In the last game of the 2013 season, supporters of rival clubs Vasco da Gama and Atletico Paranaense engaged in a mass brawl that sprawled across the terraces of southern Brazil's Arena Joinville stadium. The game was televised on the nationwide Globo network, and viewers watched in horror as fans stamped and kicked at the prone bodies of their rivals. "As long as things continue like this, fans should stay at home and watch games on TV," said Juca Kfouri the next day. They often do – the average crowd in the top division of Brazilian soccer is a puny 14,000, lower than in Major League Soccer. Violence is frequently cited by non-attending fans as a main reason for staying away from soccer stadiums. The same stadiums to which, starting on June 12th, hordes of soccer fans will swarm for the World Cup. But will officials be able to hide the dark side of the jogo bonito, the beautiful game?

Thiago Alexsandro de Santos outside the Inferno HQ
Thiago Alexsandro de Santos outside the Inferno HQ.
Darren McVeigh

As the rain pours down outside the Inferno Coral clubhouse, Cunha and his fellow directors – Macaxeira, Thiago, Valdir, Eudes and Bolinha – explain the organizadas' perspective. "Our mission is to be present at every Santa game. Wherever Santa play, in Brazil or abroad, the Inferno Coral will be there," says Bolinha, whose nickname, "Little Ball," is a reference to his chubby, affable features. Given that Brazil is roughly the same size as the lower 48 States, going to every game is a considerable undertaking, especially for those of limited financial means.

Later tonight, Santa will play against Parana Clube from the city of Curitiba in the south. Although the Inferno Coral ("Coral" refers to a type of snake, a reference to the Santa Cruz mascot) are currently banned from attending matches at Arruda after a fight at a game in the city of Maceio last year, inadequate policing infrastructure means that the ban has been effectively reduced to a prohibition on Inferno shirts and flags, and the men plan to go to the stadium anyway.

The directors are wearing green rain jackets bearing the name Imperio Alviverde ("Green and White Empire") – the torcida organizada of Parana's city rivals Coritiba FC, who are Inferno allies. "We can't wear Inferno colors or watch the game together," explains Thiago. "Because we're directors, the police know us. They'll break us up and make us stand in different parts of the ground."

The Inferno Coral enlistment is enormous. Including registered members and sympathizers (fans who wear Inferno shirts and attend games, but are not official organizada members), director Bolinha says that the group's ranks number 30,000 people. Other sources, such as Recife's Diario de Pernambuco newspaper, put the number as high as 80,000.

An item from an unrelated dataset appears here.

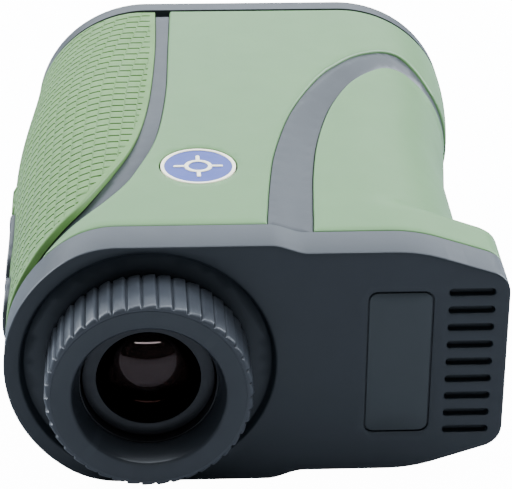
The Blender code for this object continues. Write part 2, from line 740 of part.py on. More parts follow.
def front_bezel():
    outline = section(upper, BEZEL_END, 0.0)
    softened = section(upper, BEZEL_END, BEZEL_EDGE)
    solid = loft([(outline, BEZEL_START), (outline, BEZEL_END - BEZEL_EDGE), (softened, BEZEL_END)])
    bezel = add("front_bezel", solid, CHARCOAL)
    sight = [(0.0, 99.0), (13.2, 99.0), (13.2, 102.2), (14.4, 105.0), (0.0, 105.0)]
    laser = [(0.0, 99.0), (8.1, 99.0), (8.1, 102.6), (8.9, 105.0), (0.0, 105.0)]
    battery = [(0.0, 99.0), (CAP_RADIUS + GAP, 99.0), (CAP_RADIUS + GAP, 105.0), (0.0, 105.0)]
    boolean(bezel, cutter("cut_bezel_sight", turned(sight, 0.0, 40)))
    boolean(bezel, cutter("cut_bezel_laser", turned(laser, LASER_X, ROUND)))
    boolean(bezel, cutter("cut_bezel_battery", turned(battery, BATTERY_X, ROUND)))


# ================================================================================= eyepiece

def eyecup():
    """Ribbed ring with a flat face and a funnel, which the user turns."""
    edge = EYECUP_RADIUS
    profile = [(EYECUP_OPENING, EYECUP_FACE), (edge - 0.45, EYECUP_FACE), (edge, EYECUP_FACE + 0.4),
               (edge, 1.3), (14.5, 1.3), (14.5, -7.6), (12.6, -7.6), (12.4, -5.2), (10.9, -5.2)]
    bm = turned(profile, 0.0, 2 * EYECUP_RIBS, closed=True)
    half_step = math.pi / (2 * EYECUP_RIBS)
    for vert in bm.verts:
        radius = math.hypot(vert.co.x, vert.co.z)
        number = round(math.atan2(vert.co.z, vert.co.x) / (2 * half_step))
        if radius > edge - 0.1 and number % 2:
            vert.co.x *= (edge - RIB_DEPTH) / radius
            vert.co.z *= (edge - RIB_DEPTH) / radius
    add("eyecup", bm, BLACK_RUBBER)


def eyepiece():
    eyecup()
    add("diopter_ring", ring(13.0, 14.2, -7.3, 1.0, segments=ROUND), CHARCOAL)
    tube = [(TUBE_IN, -4.8), (TUBE_OUT, -4.8), (TUBE_OUT, 3.5), (15.0, 3.5), (15.0, 5.0), (TUBE_OUT, 5.0),
            (TUBE_OUT, 21.6), (TUBE_IN, 21.6)]
    add("eyepiece_tube", turned(tube, 0.0, ROUND, closed=True), BLACK_METAL)
    cell = [(8.3, -3.4), (CELL_OUT, -3.4), (CELL_OUT, 14.0), (CELL_IN, 14.0), (CELL_IN, -2.8), (8.3, -2.8)]
    add("eyepiece_cell", turned(cell, 0.0, ROUND, closed=True), BLACK_METAL)
    add("eye_lens", lens(8.5, -2.5, 2.3, 1.2, 1.6), GLASS)
    add("cell_spacer", ring(7.6, 8.5, 2.6, 6.9), BLACK_METAL)
    add("field_lens", lens(8.5, 7.2, 11.0, 0.8, 1.0), GLASS)
    add("cell_retainer", ring(7.4, 8.5, 11.3, 13.2), BLACK_METAL)


# ================================================================================= inside

def frame_plate(name, low, high, holes):
    """Cross wall that fills the housing, with round holes given as (x, radius)."""
    outline = section(skin, (low + high) / 2, SHELL_IN + FRAME_PLAY)
    plate = add(name, loft([(outline, low), (outline, high)]), CHARCOAL)
    for number, (x, radius) in enumerate(holes):
        tool = cutter("cut_{}_{}".format(name, number + 1), disc(radius, low - 1.0, high + 1.0, centre_x=x))
        boolean(plate, tool)
    for label, left, right in (("top", -30.0, FRAME_TOP), ("bottom", FRAME_REACH, 70.0)):
        tool = box((left, low - 1.0, -30.0), (right, high + 1.0, 30.0))
        boolean(plate, cutter("cut_{}_{}".format(name, label), tool))
    return plate


def rear_frame():
    plate = frame_plate("rear_frame", 22.0, 23.8, [(0.0, 9.5)])
    for number, z in enumerate((-COVER_SCREW_Z, COVER_SCREW_Z)):
        post = disc(2.2, 3.6, 22.5, centre_x=COVER_SCREW_X, segments=16)
        hole = disc(SCREW_HOLE, 3.0, 13.0, centre_x=COVER_SCREW_X, segments=16)
        for bm in (post, hole):
            bmesh.ops.translate(bm, vec=(0.0, 0.0, z), verts=bm.verts)
        boolean(plate, cutter("guide_post_{}".format(number + 1), post), "UNION")
        boolean(plate, cutter("cut_post_{}".format(number + 1), hole))


def prisms():
    holder = add("prism_holder", box((-12.2, 27.0, -12.2), (12.2, 57.0, 12.2)), BLACK_METAL)
    boolean(holder, cutter("cut_prism_holder", box((-10.7, 26.0, -10.7), (10.7, 58.0, 10.7))))
    side_window = box((10.0, 40.0, -5.0), (13.0, 50.0, 5.0))
    boolean(holder, cutter("cut_prism_window", side_window))
    add("half_prism", across([(28.5, -9.8), (37.0, -9.8), (41.5, 9.8), (28.5, 9.8)], -9.8, 9.8), GLASS)
    add("roof_prism", across([(37.4, -9.8), (55.5, -9.8), (55.5, 9.8), (41.9, 9.8)], -9.8, 9.8), GLASS)
    add("display_module", box((-8.0, 24.2, -8.0), (8.0, 26.2, 8.0)), GLASS)


def front_optics():
    add("objective_tube", ring(OBJECTIVE_IN, OBJECTIVE_OUT, 60.7, BODY_END, segments=ROUND), BLACK_METAL)
    add("objective_lens", lens(12.5, 91.5, 96.8, 0.9, 1.6, segments=ROUND), GLASS)
    add("objective_retainer", ring(11.8, 12.5, 97.1, 98.7, segments=ROUND), BLACK_METAL)
    add("laser_tube", ring(LASER_IN, LASER_OUT, 70.0, BODY_END, LASER_X, ROUND), BLACK_METAL)
    add("laser_lens", lens(7.5, 93.0, 97.0, 0.6, 1.2, LASER_X), GLASS)
    add("laser_retainer", ring(6.9, 7.5, 97.3, 98.7, LASER_X), BLACK_METAL)
    add("laser_board", box((20.6, 66.6, -8.5), (33.4, 67.8, 8.5)), BOARD)
    diode = [(0.0, 68.1), (2.8, 68.1), (2.8, 69.1), (2.3, 69.1), (2.3, 72.4), (0.0, 72.4)]
    add("laser_diode", turned(diode, LASER_X, 24), STEEL)


def electronics():
    add("receiver_board", box((17.3, 34.0, -9.0), (18.4, 54.0, 9.0)), BOARD)
    can = [(0.0, 12.8), (3.6, 12.8), (3.6, 16.0), (4.1, 16.0), (4.1, 17.0), (0.0, 17.0)]
    add("apd_sensor", swap(turned(can, 0.0, 24), (45.0, 0.0), "x"), STEEL)
    add("main_board", box((21.0, 25.0, -10.2), (46.0, 57.5, -9.0)), BOARD)
    add("processor_chip", box((25.0, 29.0, -8.7), (33.0, 37.0, -7.4)), BLACK_RUBBER)
    coil = [(2.4, -8.7), (5.5, -8.7), (5.5, -3.5), (2.4, -3.5)]
    add("high_voltage_coil", swap(turned(coil, 0.0, 24, closed=True), (39.5, 33.0), "z"), COPPER)
    can = [(0.0, -8.7), (3.2, -8.7), (3.2, 0.5), (0.0, 0.5)]
    add("storage_capacitor", swap(turned(can, 0.0, 24), (40.0, 46.0), "z"), BLUE_ENAMEL)


def battery():
    bore = BATTERY_RADIUS + GAP
    tube = [(0.0, 67.0), (BATTERY_TUBE_OUT, 67.0), (BATTERY_TUBE_OUT, BODY_END), (bore, BODY_END), (bore, 68.0),
            (0.0, 68.0)]
    add("battery_tube", turned(tube, BATTERY_X, ROUND), CHARCOAL)
    cell = [(0.0, BATTERY_Y[0]), (BATTERY_RADIUS, BATTERY_Y[0]), (BATTERY_RADIUS, BATTERY_Y[1] - 0.6),
            (3.2, BATTERY_Y[1] - 0.6), (3.2, BATTERY_Y[1]), (0.0, BATTERY_Y[1])]
    add("battery_cell", turned(cell, BATTERY_X, ROUND), STEEL)
    battery_spring()
    add("contact_plate", disc(6.5, 97.1, 97.6, centre_x=BATTERY_X, segments=24), STEEL,
        pivot=(BATTERY_X, 97.1, 0.0))
    cap = [(0.0, 97.9), (BATTERY_RADIUS, 97.9), (BATTERY_RADIUS, 100.5), (CAP_RADIUS, 100.5),
           (CAP_RADIUS, BEZEL_END - 0.5), (CAP_RADIUS - 0.5, BEZEL_END - 0.1), (0.0, BEZEL_END - 0.1)]
    made = add("battery_cap", turned(cap, BATTERY_X, ROUND), CHARCOAL, pivot=(BATTERY_X, 97.9, 0.0))
    slot = box((BATTERY_X - 6.5, BEZEL_END - 1.5, -0.9), (BATTERY_X + 6.5, BEZEL_END + 1.0, 0.9))
    boolean(made, cutter("cut_coin_slot", slot))


def battery_spring():
    """Conical wire spring against the battery's flat end."""
    curve = bpy.data.curves.new("battery_spring", "CURVE")
    curve.dimensions = "3D"
    curve.bevel_depth = SPRING_WIRE * MM
    curve.bevel_resolution = 0
    curve.use_fill_caps = True
    line = curve.splines.new("POLY")
    count = SPRING_TURNS * 12
    line.points.add(count)
    for i, point in enumerate(line.points):
        t = i / count
        angle = 2 * math.pi * SPRING_TURNS * t
        radius = mix(*SPRING_RADII, t)
        place = Vector((BATTERY_X + radius * math.cos(angle), mix(*SPRING_Y, t), radius * math.sin(angle)))
        point.co = (*((place - ORIGIN) * MM), 1.0)
    made = bpy.data.objects.new("battery_spring", curve)
    curve.materials.append(material(*STEEL))
    bpy.context.collection.objects.link(made)


# ================================================================================= buttons

def button(name, span):
    """Push button whose crowned face stands proud of the grip, with a flange below the housing."""
    low, high = span
    middle = (low + high) / 2
    cap = stadium((middle, 0.0), (high - low) / 2, BUTTON_HALF_WIDTH)
    flange = stadium((middle, 0.0), (high - low) / 2 + FLANGE_WIDTH, BUTTON_HALF_WIDTH + FLANGE_WIDTH)
    plunger = stadium((middle, 0.0), 2.0, 1.5)
    back = BUTTON_SEAT + 0.9
    shape = loft([(cap, -30.0), (cap, BUTTON_SEAT), (flange, BUTTON_SEAT), (flange, back), (plunger, back),
                  (plunger, -16.4)])
    made = add(name, swap(shape, (0.0, 0.0), "x"), CHARCOAL, pivot=(-TOP_RADIUS[0], middle, 0.0))
    crown = disc(TOP_RADIUS[0] + BUTTON_PROUD, low - 2.0, high + 2.0, segments=96)
    boolean(made, cutter("cut_{}_crown".format(name), crown), "INTERSECT")


def switch(name, span):
    profile = [(0.0, -15.5), (1.6, -15.5), (1.6, -15.1), (3.0, -15.1), (3.0, -14.5), (0.0, -14.5)]
    add(name, swap(turned(profile, 0.0, 16), (sum(span) / 2, 0.0), "x"), STEEL)


def buttons():
    button("measure_button", MEASURE_Y)
    button("mode_button", MODE_Y)
    switch("measure_switch", MEASURE_Y)
    switch("mode_switch", MODE_Y)
    add("button_board", box((-14.2, 13.0, -6.0), (-13.3, 51.0, 6.0)), BOARD)


def main():
    for old in list(bpy.data.objects):
        bpy.data.objects.remove(old, do_unlink=True)
    rear_cover()
    label_plate()
    for side in (1, -1):
        housing(side)
        side_panel(side)
        finger_panel(side)
    top_grip()
    side_badge()
    front_bezel()
    eyepiece()
    rear_frame()
    frame_plate("front_frame", 58.6, 60.3, [(0.0, 12.0)])
    prisms()
    front_optics()
    electronics()
    battery()
    buttons()
    for number in range(len(HOUSING_SCREWS)):
        housing_screw(number)
    for number in range(2):
        cover_screw(number)


main()
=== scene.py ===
"""Looks of a handheld laser rangefinder that lies on its left side.

Shapes are drawn in body millimetres: x from the eyepiece axis towards the device's bottom, y from the rear
face forwards, z from the mid-plane between the housing halves.  AXIS, read from the frame, places them in
metres.  A point of the body's skin is named by s, its length along a cross-section measured as x on the flat
side, and by y.
"""
import json
import math

import bmesh
import bpy
import numpy as np
from mathutils import Matrix, Vector, geometry


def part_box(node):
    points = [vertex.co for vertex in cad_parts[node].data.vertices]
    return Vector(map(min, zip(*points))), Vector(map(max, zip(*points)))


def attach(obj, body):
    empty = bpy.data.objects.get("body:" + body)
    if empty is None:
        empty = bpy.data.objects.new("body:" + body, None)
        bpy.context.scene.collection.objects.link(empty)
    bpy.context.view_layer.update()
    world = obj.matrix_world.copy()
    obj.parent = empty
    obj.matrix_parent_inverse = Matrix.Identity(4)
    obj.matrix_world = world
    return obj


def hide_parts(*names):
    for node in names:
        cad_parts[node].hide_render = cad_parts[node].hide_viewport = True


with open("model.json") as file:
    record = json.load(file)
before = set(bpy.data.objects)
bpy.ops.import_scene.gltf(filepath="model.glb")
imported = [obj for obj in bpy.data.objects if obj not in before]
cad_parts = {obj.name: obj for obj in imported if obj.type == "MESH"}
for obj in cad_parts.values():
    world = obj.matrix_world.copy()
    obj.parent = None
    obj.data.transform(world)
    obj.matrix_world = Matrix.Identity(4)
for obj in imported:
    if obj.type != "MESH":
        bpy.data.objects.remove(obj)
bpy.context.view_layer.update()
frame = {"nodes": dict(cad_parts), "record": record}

MM = 0.001


def centre_of(node):
    low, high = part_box(node)
    return (low + high) / 2


AXIS = centre_of("eyepiece_tube")
AXIS.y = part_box("rear_cover")[0].y


def reach(node, axis):
    """Lowest and highest place of a CAD node along an axis, in body millimetres."""
    low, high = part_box(node)
    return (low[axis] - AXIS[axis]) / MM, (high[axis] - AXIS[axis]) / MM


def place_of(node):
    """x of a CAD node's centre, in body millimetres."""
    return (centre_of(node).x - AXIS.x) / MM


# ---- driving dimensions, in body millimetres

HALF_THICK = reach("rear_cover", 2)[1]
COVER_DEPTH = reach("rear_cover", 1)[1]
PANEL_START = COVER_DEPTH + 0.3
BODY_END = reach("right_side_panel", 1)[1]
BEZEL_START, BEZEL_END = reach("front_bezel", 1)
GRIP_END = reach("top_grip", 1)[1]
TOP_RADIUS = (23.0, 21.5)
TOP_SHIFT = 1.8
TOP_TAPER = (60.0, 108.0)
SHOULDER = 15.0
BELLY_CENTRE = 38.2
BELLY_WAIST = 5.3
BELLY_FADE = (48.0, 99.0)
S_BOTTOM = BELLY_CENTRE + HALF_THICK * math.pi / 2
PANEL_THICK = 1.2
SHELL_OUT = 1.5
SHELL_IN = 3.3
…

"I joined in 1999," says Bolinha. "I used to watch Santa from the club members' area, but when I saw the way the Inferno supported the team, singing and chanting for the whole game, I wanted to be with them. My dad was worried at first, but my cousin was part of the Inferno. He said he'd look after me."

Macaxeira, lean and sleepy-eyed, pipes up. "The Inferno Coral is a family," he says, and the rest of the group nod solemnly. Gathered below a giant mural of the Inferno badge – a snake painted in the red, black and white stripes of the Santa Cruz colors, toting a machine gun – the directors are mostly friendly, though they maintain a certain wariness during our conversation. They've received hostile treatment from the local media, which invariably describes them as vandalos, bandidos or marginais, the latter a Brazilian catch-all for those deemed a part of the petty criminal underclass.

"Our support for Santa is eternal," declares Thiago, and you can't accuse the Inferno Coral of being fair-weather fans. Their club has never won a major national title and recently spent six years in the bottom divisions of the Brazilian league before returning to Serie B this year. Yet in 2011, while playing in Serie D, Santa was watched by average crowds of almost 40,000, the largest in Brazil by some distance.

Yet even among Santa fans there are divisions. "I watched a game [in the largely middle-class] club members' section once," says Cunha. "It was a nightmare. Everyone complained for the whole game and cursed their own players. I didn't feel at home at all." In a society as divided as Brazil, the feeling of belonging, and of being with people from their own neighborhoods and their own social class, is centrally important to the Inferno Coral.   

But the subject of the violence that scars both the world of the torcidas organizadas and Brazilian society itself — there were more than 50,000 homicides in the country in 2012 — cannot be overlooked. A frequent sight at Brazilian soccer matches, virtually unheard of at sporting events in Europe or the United States, are fans fighting amongst themselves, rather than with the opposing team's supporters. These conflicts generally happen on stadium terraces controlled by the torcidas organizadas, where the poorest fans gather.

Thiago explains why that is. "Those are fights between different bairros [neighborhoods] and gangs," he says. "But that's all the press want to talk about. They don't want to talk about the social projects that we're involved in. We take food and clothes to some of Recife's poorest neighborhoods, we organize blood donations. If you talk to those we help, they'll say we're good people."